** START **
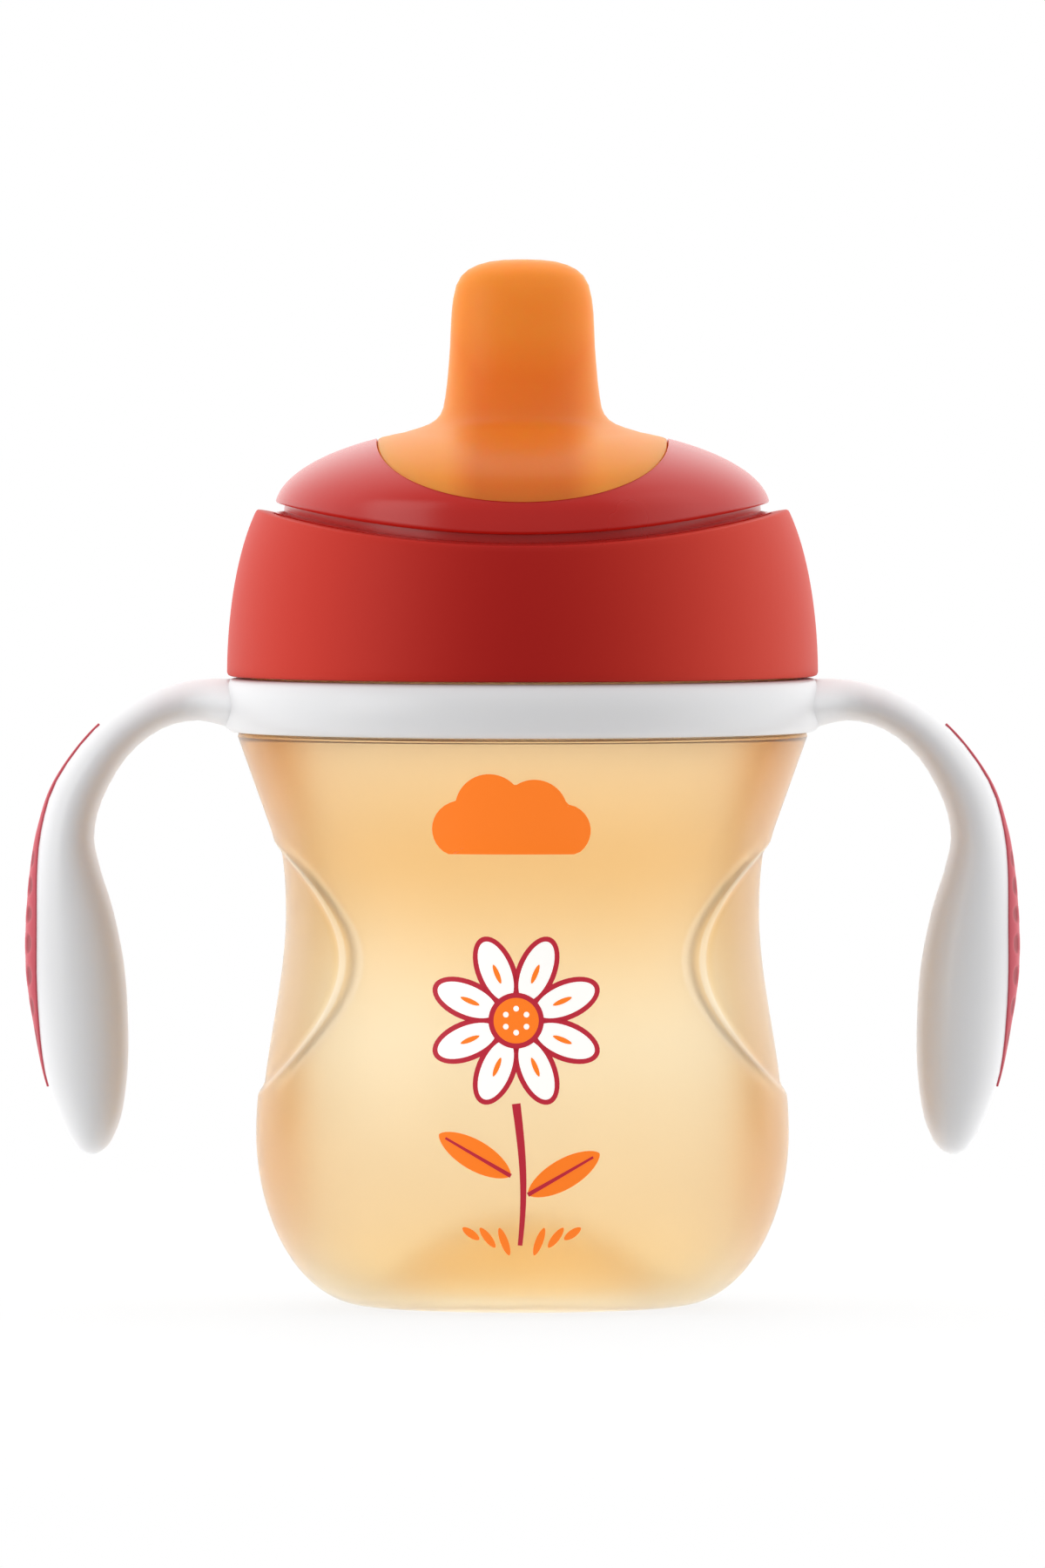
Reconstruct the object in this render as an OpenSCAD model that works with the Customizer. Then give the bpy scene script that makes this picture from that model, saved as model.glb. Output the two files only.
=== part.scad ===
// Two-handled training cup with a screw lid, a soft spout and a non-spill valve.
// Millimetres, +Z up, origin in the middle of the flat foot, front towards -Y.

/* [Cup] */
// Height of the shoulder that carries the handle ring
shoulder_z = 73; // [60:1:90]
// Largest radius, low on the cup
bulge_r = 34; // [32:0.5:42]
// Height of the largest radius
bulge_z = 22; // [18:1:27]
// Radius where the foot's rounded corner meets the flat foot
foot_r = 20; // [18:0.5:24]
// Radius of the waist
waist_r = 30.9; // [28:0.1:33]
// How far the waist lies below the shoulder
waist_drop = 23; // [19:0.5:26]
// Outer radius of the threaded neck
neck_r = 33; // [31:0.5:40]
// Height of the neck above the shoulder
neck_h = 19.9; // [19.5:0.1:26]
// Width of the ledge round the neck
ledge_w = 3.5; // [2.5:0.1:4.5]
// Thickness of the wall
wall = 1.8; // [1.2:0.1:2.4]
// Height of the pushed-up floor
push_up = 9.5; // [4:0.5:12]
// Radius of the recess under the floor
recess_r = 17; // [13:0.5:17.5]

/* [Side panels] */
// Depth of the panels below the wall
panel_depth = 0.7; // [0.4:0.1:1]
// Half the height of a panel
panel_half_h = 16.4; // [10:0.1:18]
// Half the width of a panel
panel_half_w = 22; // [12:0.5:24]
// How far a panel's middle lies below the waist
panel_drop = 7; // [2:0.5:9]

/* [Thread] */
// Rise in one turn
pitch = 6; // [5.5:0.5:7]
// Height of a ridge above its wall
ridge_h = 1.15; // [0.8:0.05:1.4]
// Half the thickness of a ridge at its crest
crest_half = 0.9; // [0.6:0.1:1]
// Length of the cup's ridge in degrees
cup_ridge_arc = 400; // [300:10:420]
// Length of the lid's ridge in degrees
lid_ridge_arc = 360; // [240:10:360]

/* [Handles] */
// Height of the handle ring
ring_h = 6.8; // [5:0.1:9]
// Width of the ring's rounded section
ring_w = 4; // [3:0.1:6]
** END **
* **EXERCISE**
Copy all the lines, exactly.

* **EXERCISE OUTPUT**
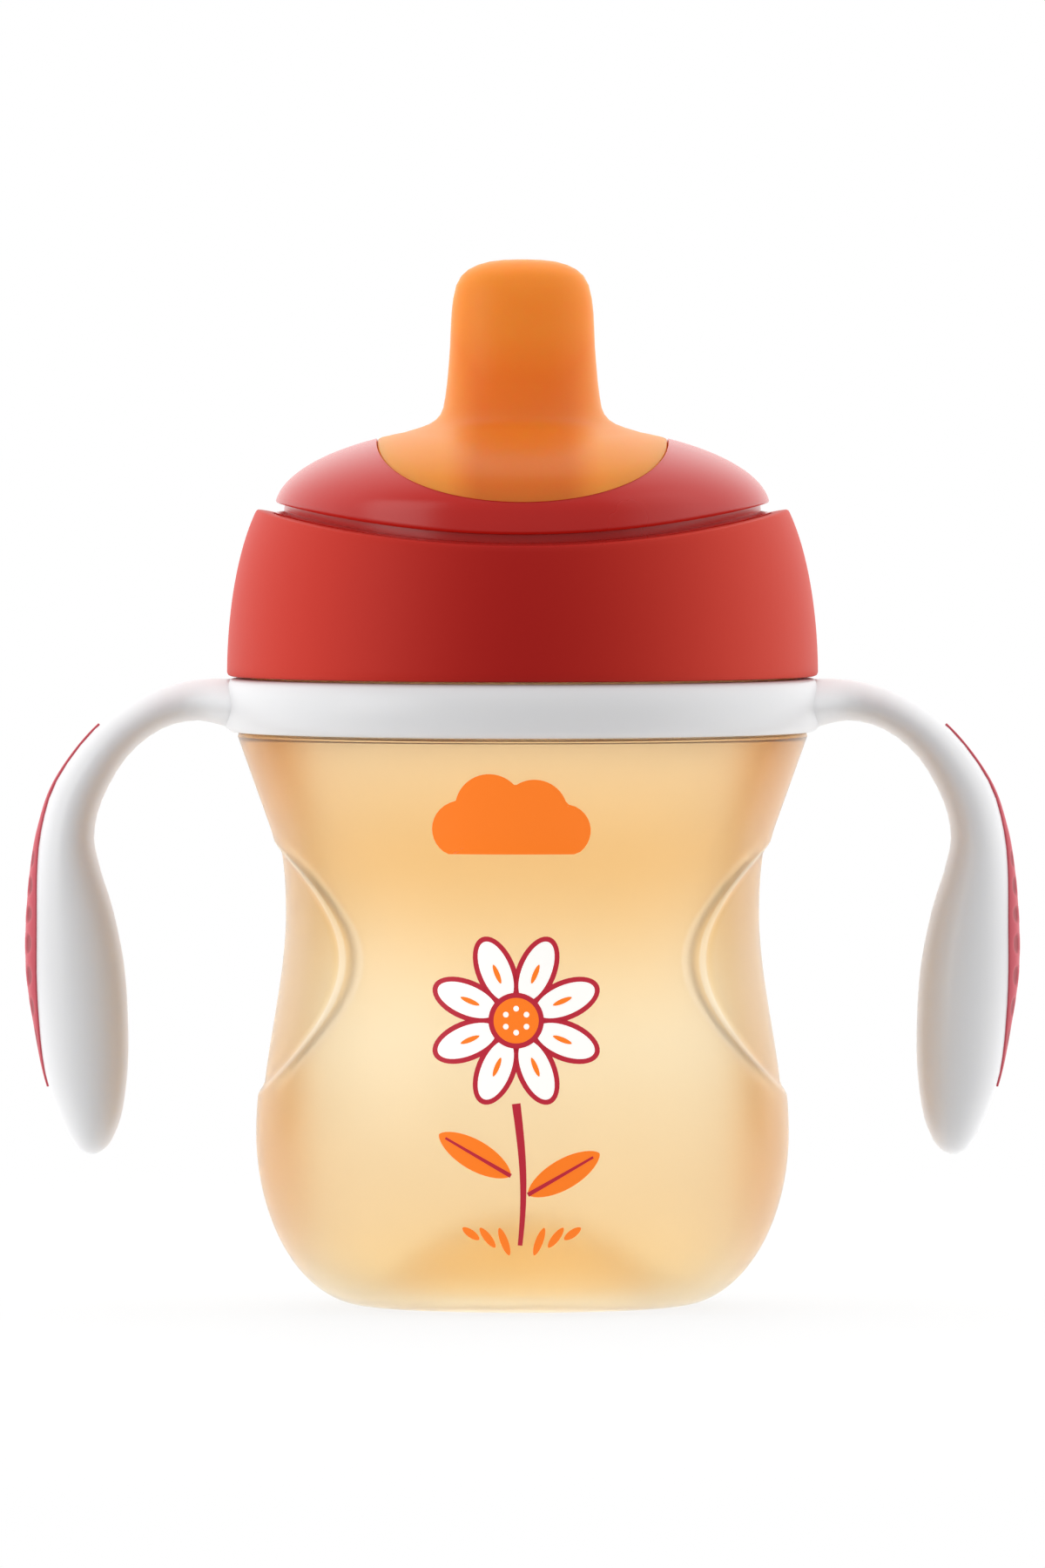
Reconstruct the object in this render as an OpenSCAD model that works with the Customizer. Then give the bpy scene script that makes this picture from that model, saved as model.glb. Output the two files only.
=== part.scad ===
// Two-handled training cup with a screw lid, a soft spout and a non-spill valve.
// Millimetres, +Z up, origin in the middle of the flat foot, front towards -Y.

/* [Cup] */
// Height of the shoulder that carries the handle ring
shoulder_z = 73; // [60:1:90]
// Largest radius, low on the cup
bulge_r = 34; // [32:0.5:42]
// Height of the largest radius
bulge_z = 22; // [18:1:27]
// Radius where the foot's rounded corner meets the flat foot
foot_r = 20; // [18:0.5:24]
// Radius of the waist
waist_r = 30.9; // [28:0.1:33]
// How far the waist lies below the shoulder
waist_drop = 23; // [19:0.5:26]
// Outer radius of the threaded neck
neck_r = 33; // [31:0.5:40]
// Height of the neck above the shoulder
neck_h = 19.9; // [19.5:0.1:26]
// Width of the ledge round the neck
ledge_w = 3.5; // [2.5:0.1:4.5]
// Thickness of the wall
wall = 1.8; // [1.2:0.1:2.4]
// Height of the pushed-up floor
push_up = 9.5; // [4:0.5:12]
// Radius of the recess under the floor
recess_r = 17; // [13:0.5:17.5]

/* [Side panels] */
// Depth of the panels below the wall
panel_depth = 0.7; // [0.4:0.1:1]
// Half the height of a panel
panel_half_h = 16.4; // [10:0.1:18]
// Half the width of a panel
panel_half_w = 22; // [12:0.5:24]
// How far a panel's middle lies below the waist
panel_drop = 7; // [2:0.5:9]

/* [Thread] */
// Rise in one turn
pitch = 6; // [5.5:0.5:7]
// Height of a ridge above its wall
ridge_h = 1.15; // [0.8:0.05:1.4]
// Half the thickness of a ridge at its crest
crest_half = 0.9; // [0.6:0.1:1]
// Length of the cup's ridge in degrees
cup_ridge_arc = 400; // [300:10:420]
// Length of the lid's ridge in degrees
lid_ridge_arc = 360; // [240:10:360]

/* [Handles] */
// Height of the handle ring
ring_h = 6.8; // [5:0.1:9]
// Width of the ring's rounded section
ring_w = 4; // [3:0.1:6]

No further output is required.